▶ _YOUR GOAL_:
Verbatim output of all the material below is required.
* Begin MATERIAL *
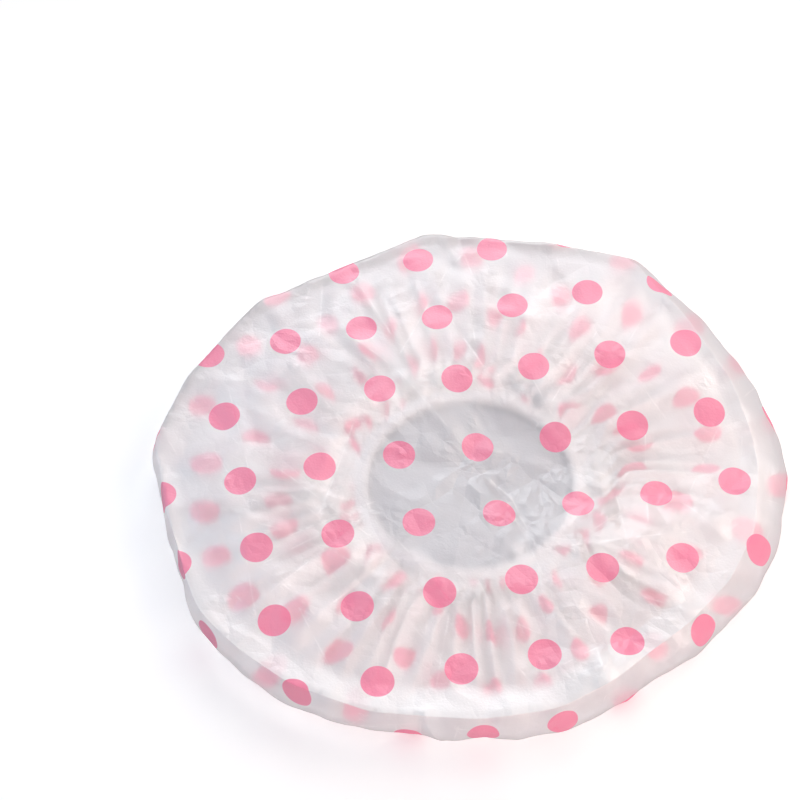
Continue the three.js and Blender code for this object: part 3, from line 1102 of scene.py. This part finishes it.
def film_material():
    material, tree = new_material("milky_printed_film")
    uv = node(tree, "ShaderNodeTexCoord").outputs["UV"]
    flat = scaled(tree, vector_node(tree, "SUBTRACT", uv, (0.5, 0.5, 0)), FLAT_SPAN)
    dots = {"Flat place": flat, "Diameter": DOT_DIAMETER}
    ink = node(tree, "ShaderNodeGroup", dots, node_tree=dot_print).outputs["Ink"]
    colour = colours_mixed(tree, ink, MILK, INK)
    height, line = film_relief(tree, flat)
    bump = shader_node(tree, "Bump", {"Height": height, "Strength": 1.0, "Distance": MM})
    body = shader_node(tree, "BsdfPrincipled", {
        "Base Color": colour, "Roughness": GLOSS_ROUGHNESS, "Normal": bump,
        "Specular IOR Level": 0.0})
    glow = shader_node(tree, "BsdfTranslucent", {"Color": colour, "Normal": bump})
    milk = shaders_mixed(tree, MILK_GLOW_SHARE, body, glow)
    blur = shader_node(tree, "BsdfRefraction", {
        "Color": PANE, "Roughness": BLUR_ROUGHNESS, "IOR": BLUR_IOR})
    clear = shader_node(tree, "BsdfTransparent", {"Color": PANE})
    behind = shaders_mixed(tree, CLEAR_SHARE, blur, clear)
    dull = shaders_mixed(tree, film_clearness(tree, flat, ink, line), milk, behind)
    gloss = shader_node(tree, "BsdfAnisotropic", {"Roughness": GLOSS_ROUGHNESS, "Normal": bump})
    mirrored = shader_node(tree, "Fresnel", {"IOR": FILM_IOR, "Normal": bump})
    mirrored = math_node(tree, "MINIMUM", mirrored, GLOSS_MOST)
    seen = shaders_mixed(tree, mirrored, dull, gloss)
    shade = shader_node(tree, "BsdfTransparent", {"Color": colours_mixed(tree, ink, *SHADE)})
    in_shadow = node(tree, "ShaderNodeLightPath").outputs["Is Shadow Ray"]
    final = shaders_mixed(tree, in_shadow, seen, shade)
    node(tree, "ShaderNodeOutputMaterial", {"Surface": final})
    return material


film.data.materials.append(film_material())
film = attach(film, "root")
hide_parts("printed_film")
print(len(film.data.materials[0].node_tree.nodes), "nodes in the film's finish")

# %% [markdown]
# # The binding
#
# A strip of soft white tape is folded over the film's gathered edge and the elastic, and
# sewn shut. In section it is a drop: round where the elastic fills it, and pinched to two
# lips where the seam holds the film. One section, swept round the mouth's oval, would do,
# but a tape over gathers is never even. So the section swells and dips a little on its way,
# and puckers between the stitches.

# %% Binding tape
TAPE_WALL = 0.45
TAPE_OUTLINE = [
    (6.4, 0.72), (6.2, 0.98), (5.4, 0.98), (4.7, 1.1), (4.0, 1.5), (3.1, 1.85), (2.1, 1.95),
    (1.2, 1.75), (0.45, 1.2), (0.1, 0.55), (0.0, 0.0),
]
LIP_CLEARANCE = 0.05
RING_STATIONS = 720
SEAM_OUTWARD = 0.5 * (BULGE_WIDTH + BINDING_WIDTH)
SEAM_SPREAD = 0.7
STITCH_PITCH = 2.4
LUMP_HEIGHT = 0.16
LUMP_SHARES = (0.25, 0.8)
PUCKER_DEPTH = 0.1
ring_angle = np.linspace(0, TURN, RING_STATIONS, endpoint=False)


def corners_cut(points):
    """The same open line with its corners cut."""
    near, far = 0.75 * points[:-1] + 0.25 * points[1:], 0.25 * points[:-1] + 0.75 * points[1:]
    middle = np.stack([near, far], axis=1).reshape(-1, points.shape[1])
    return np.concatenate([points[:1], middle, points[-1:]])


def tape_section():
    """Outer and inner face of the folded tape, as one closed line of [outward, height]."""
    upper = np.array(TAPE_OUTLINE)
    outer = corners_cut(np.concatenate([upper, upper[-2::-1] * [1, -1]]))
    way = unit(np.gradient(outer, axis=0))
    inner = outer - TAPE_WALL * np.stack([way[:, 1], -way[:, 0]], axis=-1)
    inner[:, 0] = np.minimum(inner[:, 0], BINDING_WIDTH - LIP_CLEARANCE)
    return np.concatenate([outer, inner[::-1]])


def ring_faces(stations, sides):
    """Four-sided faces of a closed ring of closed sections."""
    row, side = np.divmod(np.arange(stations * sides), sides)
    following = (row + 1) % stations
    next_side = (side + 1) % sides
    corners = [row * sides + side, row * sides + next_side,
               following * sides + next_side, following * sides + side]
    return np.stack(corners, axis=-1)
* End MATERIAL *
▶ _FINAL RESULT_:
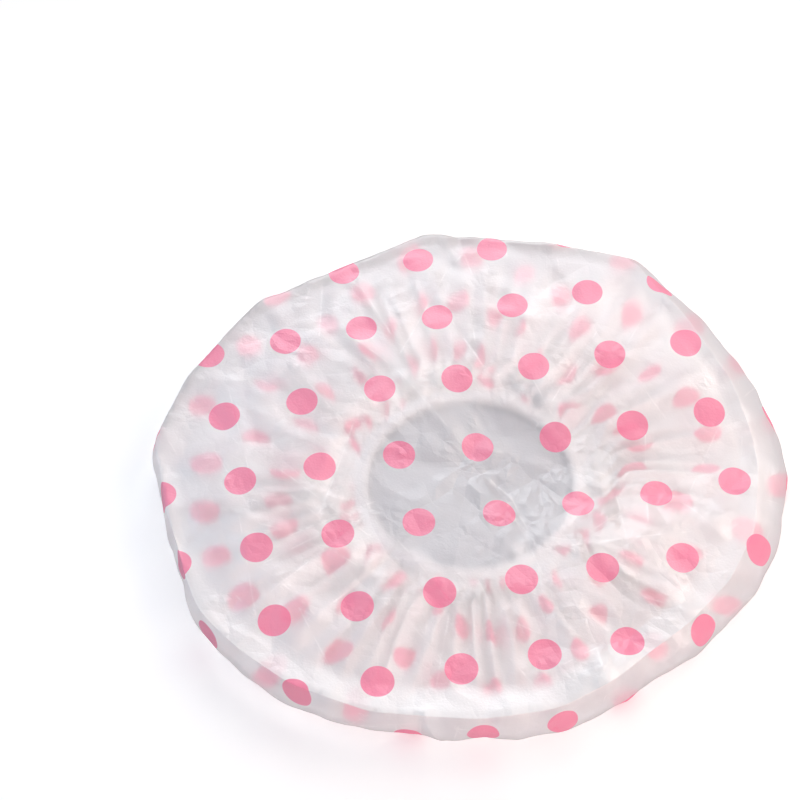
Continue the three.js and Blender code for this object: part 3, from line 1102 of scene.py. This part finishes it.
def film_material():
    material, tree = new_material("milky_printed_film")
    uv = node(tree, "ShaderNodeTexCoord").outputs["UV"]
    flat = scaled(tree, vector_node(tree, "SUBTRACT", uv, (0.5, 0.5, 0)), FLAT_SPAN)
    dots = {"Flat place": flat, "Diameter": DOT_DIAMETER}
    ink = node(tree, "ShaderNodeGroup", dots, node_tree=dot_print).outputs["Ink"]
    colour = colours_mixed(tree, ink, MILK, INK)
    height, line = film_relief(tree, flat)
    bump = shader_node(tree, "Bump", {"Height": height, "Strength": 1.0, "Distance": MM})
    body = shader_node(tree, "BsdfPrincipled", {
        "Base Color": colour, "Roughness": GLOSS_ROUGHNESS, "Normal": bump,
        "Specular IOR Level": 0.0})
    glow = shader_node(tree, "BsdfTranslucent", {"Color": colour, "Normal": bump})
    milk = shaders_mixed(tree, MILK_GLOW_SHARE, body, glow)
    blur = shader_node(tree, "BsdfRefraction", {
        "Color": PANE, "Roughness": BLUR_ROUGHNESS, "IOR": BLUR_IOR})
    clear = shader_node(tree, "BsdfTransparent", {"Color": PANE})
    behind = shaders_mixed(tree, CLEAR_SHARE, blur, clear)
    dull = shaders_mixed(tree, film_clearness(tree, flat, ink, line), milk, behind)
    gloss = shader_node(tree, "BsdfAnisotropic", {"Roughness": GLOSS_ROUGHNESS, "Normal": bump})
    mirrored = shader_node(tree, "Fresnel", {"IOR": FILM_IOR, "Normal": bump})
    mirrored = math_node(tree, "MINIMUM", mirrored, GLOSS_MOST)
    seen = shaders_mixed(tree, mirrored, dull, gloss)
    shade = shader_node(tree, "BsdfTransparent", {"Color": colours_mixed(tree, ink, *SHADE)})
    in_shadow = node(tree, "ShaderNodeLightPath").outputs["Is Shadow Ray"]
    final = shaders_mixed(tree, in_shadow, seen, shade)
    node(tree, "ShaderNodeOutputMaterial", {"Surface": final})
    return material


film.data.materials.append(film_material())
film = attach(film, "root")
hide_parts("printed_film")
print(len(film.data.materials[0].node_tree.nodes), "nodes in the film's finish")

# %% [markdown]
# # The binding
#
# A strip of soft white tape is folded over the film's gathered edge and the elastic, and
# sewn shut. In section it is a drop: round where the elastic fills it, and pinched to two
# lips where the seam holds the film. One section, swept round the mouth's oval, would do,
# but a tape over gathers is never even. So the section swells and dips a little on its way,
# and puckers between the stitches.

# %% Binding tape
TAPE_WALL = 0.45
TAPE_OUTLINE = [
    (6.4, 0.72), (6.2, 0.98), (5.4, 0.98), (4.7, 1.1), (4.0, 1.5), (3.1, 1.85), (2.1, 1.95),
    (1.2, 1.75), (0.45, 1.2), (0.1, 0.55), (0.0, 0.0),
]
LIP_CLEARANCE = 0.05
RING_STATIONS = 720
SEAM_OUTWARD = 0.5 * (BULGE_WIDTH + BINDING_WIDTH)
SEAM_SPREAD = 0.7
STITCH_PITCH = 2.4
LUMP_HEIGHT = 0.16
LUMP_SHARES = (0.25, 0.8)
PUCKER_DEPTH = 0.1
ring_angle = np.linspace(0, TURN, RING_STATIONS, endpoint=False)


def corners_cut(points):
    """The same open line with its corners cut."""
    near, far = 0.75 * points[:-1] + 0.25 * points[1:], 0.25 * points[:-1] + 0.75 * points[1:]
    middle = np.stack([near, far], axis=1).reshape(-1, points.shape[1])
    return np.concatenate([points[:1], middle, points[-1:]])


def tape_section():
    """Outer and inner face of the folded tape, as one closed line of [outward, height]."""
    upper = np.array(TAPE_OUTLINE)
    outer = corners_cut(np.concatenate([upper, upper[-2::-1] * [1, -1]]))
    way = unit(np.gradient(outer, axis=0))
    inner = outer - TAPE_WALL * np.stack([way[:, 1], -way[:, 0]], axis=-1)
    inner[:, 0] = np.minimum(inner[:, 0], BINDING_WIDTH - LIP_CLEARANCE)
    return np.concatenate([outer, inner[::-1]])


def ring_faces(stations, sides):
    """Four-sided faces of a closed ring of closed sections."""
    row, side = np.divmod(np.arange(stations * sides), sides)
    following = (row + 1) % stations
    next_side = (side + 1) % sides
    corners = [row * sides + side, row * sides + next_side,
               following * sides + next_side, following * sides + side]
    return np.stack(corners, axis=-1)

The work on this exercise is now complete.